The fact is that no ISP likes p2p since it usually occupies great amount of bandwidth which usually means slower service for an average customer.
Some ISPs don't fit that generalization and
P2P doesn't have that effect on all of them.
Some ISPs are real networking companies instead of clients of same. These
networking companies have never stopped or paused investment in network
infrastructure because that is their primary business. As bandwidth needs
increased, those needs met infrastructure which was always well ahead of
demand and still had plenty of excess capacity.
Telus, for example, is fully populated with internet customers in one of
the most established and oldest internet services in the world yet has
so much available capacity that it has rolled out an internet TV service
with all the channels of a cable or satellite TV service, including a
generous selection of HDTV channels. After that they went on record as
stating that they are against traffic shaping in any way.
Cable internet started off as a secondary market which used rented
capacity from networks like AT&T or one of the other baby bells and never
had the option of increasing capacity even as they kept greedily adding
customers, pushing their bandwidth oversubscription far past reasonable
levels. Mix that in with a strong susceptibility to dogmatic copyright
extremism and a notorious general contempt of the customer and you get
traffic shaping in secret and discrimination against advanced customers
who use more bandwidth with P2P.
Networks that have continually invested in their infrastructure and whose
bandwidth capacity is a primary basis of their business have not suffered
any ill effects from P2P because they were never falling behind at any time.
I think you need to re-visit some of your basis of argument.Code:http://www.dslreports.com/forum/r20069550-TELUS-blocking-P2P-ports
False alarm there. What you have there is a side-effect of port blocking by other
ISPs or just bad traffic conditions affecting the other people on the same torrent.
If Telus was blocking, the reports would have been of complete stops of downloads
instead of slowdowns.
Besides, Telus is far too advanced to use such a primitive technique. If they
wanted to stop or throttle torrents, changing ports would have had absolutely no
effect. They already said they were against it and they have proven themselves.

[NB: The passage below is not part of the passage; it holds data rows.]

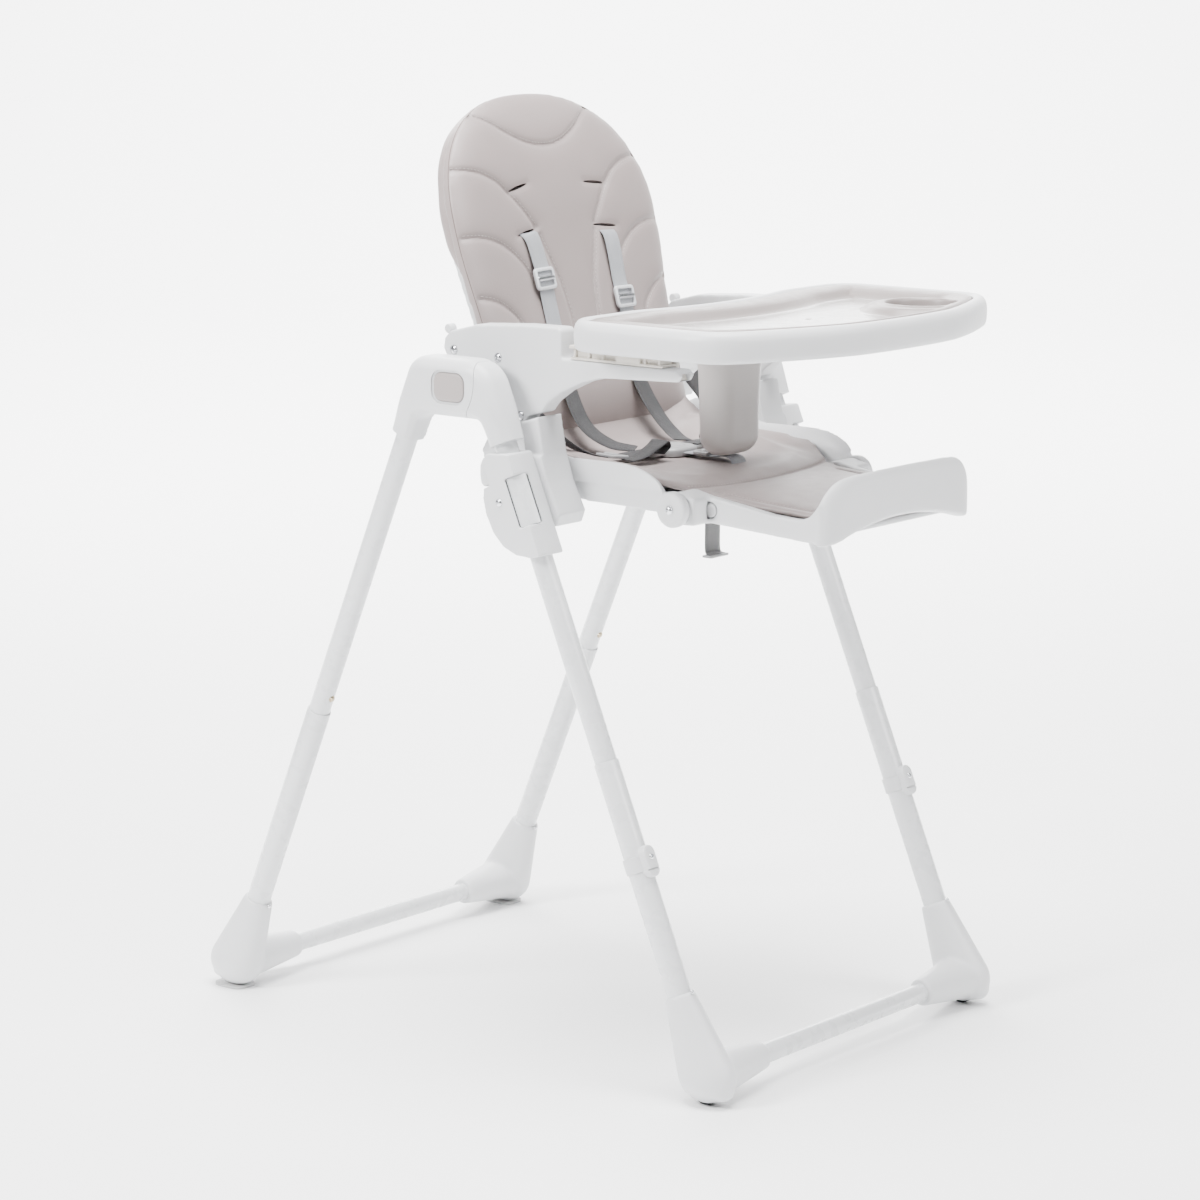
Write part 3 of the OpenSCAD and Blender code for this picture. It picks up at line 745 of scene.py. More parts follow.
def make_side_panels():
    """The panel with its arm, whose open front end holds a cream slide."""
    panel = moulded(cad_copy("panel_l", "side_panel_l"), voxel=1.5 * MM, rounds=14)
    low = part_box("side_panel_l")[0]
    cut(panel, bar(low.y - 0.01, low.y + 0.026, 0.7795, 0.7880, PANEL_IN + 4 * MM, PANEL_OUT - 4 * MM))
    for y, z in PANEL_SCREWS:
        cut(panel, rod((PANEL_OUT - 1.2 * MM, y, z), (PANEL_OUT + 0.01, y, z), 5.6 * MM))
    pair(smooth(apply(round_edges(panel, 0.8 * MM, 2, 50)), 45), "white_plastic", "seat", ["side_panel_{}"])
    front, back = low.y + 0.006, low.y + 0.0255
    slide = prism([(front, 0.7798), (back, 0.7798), (back, 0.7877), (front + 4 * MM, 0.7877)],
                  PANEL_IN + 4.3 * MM, PANEL_OUT - 4.3 * MM, "arm_slide_l")
    pair(crisp(slide, 1 * MM), "cream_plastic", "seat", [])
    profile = in_mm([(0, 4.6), (0.8, 5.4), (9, 5.4), (10, 4.6), (10.2, 2)])
    knob = turned(profile, (PANEL_OUT - 14 * MM, 0.0765, 0.8125), (1, 0, 0), "panel_knob_l", steps=28)
    pair(smooth(knob, 40), "white_plastic", "seat", [])


def make_seat_screws():
    heads = [screw((PANEL_OUT - 1.4 * MM, y, z), (1, 0, 0), 4.8 * MM) for y, z in PANEL_SCREWS]
    heads.append(screw((HUB.x - 0.6 * MM, HUB.y, HUB.z), (1, 0, 0), 4.6 * MM))
    spot = ON_FRONT_LEG @ Vector((ELBOW_OUT - LEG_X - 0.6 * MM, 0.015, -0.056))
    heads.append(screw(spot, (1, 0, 0), 4.5 * MM))
    both(heads, "seat_screw_heads", "steel", "seat", ["seat_screws"])


# ---- seat bucket and footrest ----

HUB = Vector((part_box("footrest_pins")[1].x, -0.217, 0.633))
RIM = [(-0.209, 0.640), (-0.207, 0.655), (-0.199, 0.665), (-0.186, 0.672), (-0.168, 0.6775), (-0.140, 0.679),
       (-0.081, 0.678), (-0.020, 0.690), (0.024, 0.700), (0.044, 0.690), (0.052, 0.676)]


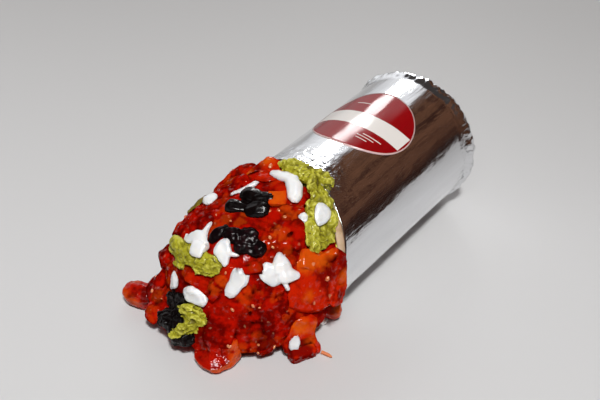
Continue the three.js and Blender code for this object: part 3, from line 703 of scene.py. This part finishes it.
FILLING_CUTS = [
    # from, to, width, thickness in mm, and how far it is orange pepper rather than red tomato
    # behind the shoulder
    ((-28, -4, 63), (-25, -5, 65), 7, 5, 0.05),
    ((-24, -4, 65), (-20, -5, 66), 7, 5, 0.1),
    ((-28, -12, 63), (-15, -13, 68), 4.5, 3.5, 0.9),
    ((-36, -11, 54), (-30, -7, 61), 4, 3, 0.5),
    ((-25, -21, 61), (-18, -18, 65), 8, 4, 0.0),
    ((-28, -14, 60), (-20, -27, 61), 7, 3.5, 0.35),
    ((-3, -8, 69), (3, -12, 68), 5, 3, 0.3),
    ((2, -9, 68), (6, -12, 67), 5, 3, 0.2),
    # the left slope
    ((-30, -36, 53), (-24, -34, 57), 8, 4, 0.05),
    ((-20, -38, 57), (-17, -33, 60), 8, 3.5, 0.0),
    ((-26, -25, 60), (-20, -28, 60), 5, 3, 0.15),
    ((-17, -30, 61), (-11, -38, 58), 5, 3, 0.45),
    ((-15, -39, 58), (-13, -42, 55), 4, 2.5, 0.6),
    # between the beans
    ((-12, -33, 61), (-4, -31, 61), 7, 3, 0.6),
    ((-2, -31, 60), (7, -30, 59), 8, 3.5, 0.0),
    ((5, -29, 61), (9, -30, 58), 5, 3, 0.1),
    ((9, -30, 58), (15, -27, 58), 4.5, 3, 0.8),
    ((13, -18, 63), (13, -28, 57), 5, 3.5, 1.0),
    ((7, -19, 64), (17, -12, 63), 3.5, 3, 0.9),
    # under the mouth
    ((16, -19, 61), (19, -21, 59), 6, 4, 0.05),
    ((19, -22, 58), (22, -25, 53), 6, 4, 0.0),
    ((16, -26, 55), (18, -26, 53), 7, 4, 0.4),
    ((8, -34, 56), (11, -34, 54), 6, 3, 0.3),
    ((12, -30, 56), (15, -30, 54), 5, 3, 0.2),
    ((20, -31, 48), (22, -31, 43), 6, 3, 0.3),
    ((11, -39, 49), (14, -38, 47), 6, 3, 0.2),
    # the front
    ((-1, -49, 46), (3, -49, 45), 6, 3, 0.15),
    ((0, -53, 43), (-4, -55, 37), 5, 3, 0.95),
    ((8, -49, 37), (12, -48, 32), 7, 3.5, 0.65),
    ((13, -47, 35), (21, -39, 35), 6, 3.5, 0.6),
    ((14, -48, 29), (22, -38, 28), 13, 4, 0.0),
    ((20, -42, 26), (22, -41, 14), 12, 4, 0.0),
    ((6, -52, 31), (8, -53, 17), 12, 4, 0.05),
    ((2, -57, 23), (1, -59, 11), 14, 5, 0.0),
    ((-6, -58, 18), (-6, -62, 9), 12, 5, 0.1),
    ((-14, -55, 37), (-8, -55, 36), 7, 4, 0.1),
    # along the foot
    ((24, -37, 25), (26, -34, 21), 6, 3, 0.5),
    ((20, -43, 12), (21, -39, 7), 6, 4, 0.4),
    ((18, -46, 12), (18, -46, 5), 8, 5, 0.1),
    ((10, -54, 9), (14, -49, 9), 6, 3.5, 0.6),
    ((14, -49, 14), (18, -45, 12), 6, 3.5, 0.5),
    # the left foot
    ((-41, -45, 36), (-37, -47, 32), 8, 5, 0.05),
    ((-35, -48, 31), (-30, -51, 30), 8, 4, 0.7),
    ((-29, -51, 35), (-18, -53, 40), 5, 3, 0.75),
    ((-47, -46, 17), (-40, -48, 19), 9, 4, 0.0),
    ((-40, -53, 18), (-37, -53, 17), 6, 4, 0.6),
    ((-36, -51, 18), (-30, -54, 21), 6, 4, 0.5),
    ((-37, -58, 13), (-35, -60, 10), 6, 4, 0.5),
]

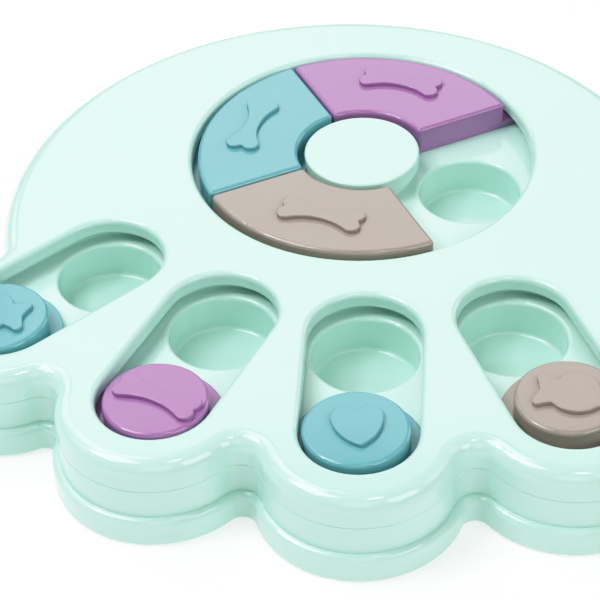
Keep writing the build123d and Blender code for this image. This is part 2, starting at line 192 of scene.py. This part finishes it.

My ISP sends me free paper and Emails all the time... so I know they love me!
Hard as ever and here to make you people believe...as long as there is one person to hold hope and dream...A GOD...will never die!
This time it was inexperienced users making a simple mistake, and no,
not all ISPs lie to regulators and the public. Some are actually not evil.![]()
i've been with at least ten or more ISP's and they all suck. The inherent nature of any one of them is to introduce some form of traffic shaping to their service. Not sure how much your downloads amount but if you exceed some arbitrary cap, I am guessing that you'll join the majority. Unfortunately, I like to download a lot and had to revert to other methods to keep my addiction.
BTW, Aaron do you work for Telus since you're so protective of their image?
Im currently with a ISP in UK called Bethere.co.uk
I am a extremely heavy P2Per and operate a winmx cache from my home address. My up down ratio is usually around 300gig a month and i have a 10mb down 1.5mb up line. I have a ridiculous amount of tcp/udp requests requiring me to have proper hardware and my ISP doesn't throttle. All for a measly £25 a month. Paying that each month i feel like im robbing them. I moved to "be" after many years as a BT business customer paying around £50 till they brought out their throttling games. I spent 4 months putting up with peak time transfers throttling me down 35kbs at evening time. As you can imagine i voted with my feet and switched.
So with what i do id like to think that my ISP is P2P friendly and cheap and no throttling.
I'd say that you have a great deal. I just wish I could find one ISP and not be jumping around.:bigeyes:
No, I'm pretty much retired now. My dad used to work with them but that
was a long time ago and he passed away a few years after he retired.
I never did work for that company but it would have been nice before
they became Telus.
I was one of their first DSL customers back in the early 90s and never
had a problem, not even when I went over ten gigs in one day and a tech
called me up to make sure I wasn't infected with a worm.
Telus did establish a 100 G/mo. soft limit a few years ago but they just
ignored it, letting a bot send out friendly reminders to a few people who
exceeded it but never actually going further than that. I don't think
they're measuring bandwidth at all anymore.
If you're shopping for a good ISP which doesn't interfere with your usage
try broadbandreports.com and check on what people are saying about ISPs
available in your own neighborhood. Maybe you'll be lucky and find one.
Thanks for the info but you better check their current internet page. My range of total monthly d/l's is from 300GB to 450GB and I would be paying a lot if I was with Telus.
As I said earlier Telus is no different than Bell or Rogers or any other large ISP. And, they will not be getting a penny of my money either.
I'm not surprised you keep getting booted with that much usage, but Telus isn't
actually doing any extra billing and probably never will.
Next time try an ISP without obvious conflicts of interest like cable companies whose
primary business is TV broadcasting. At your levels you'd probably find a business
connection with a higher upload bandwidth more to your liking too.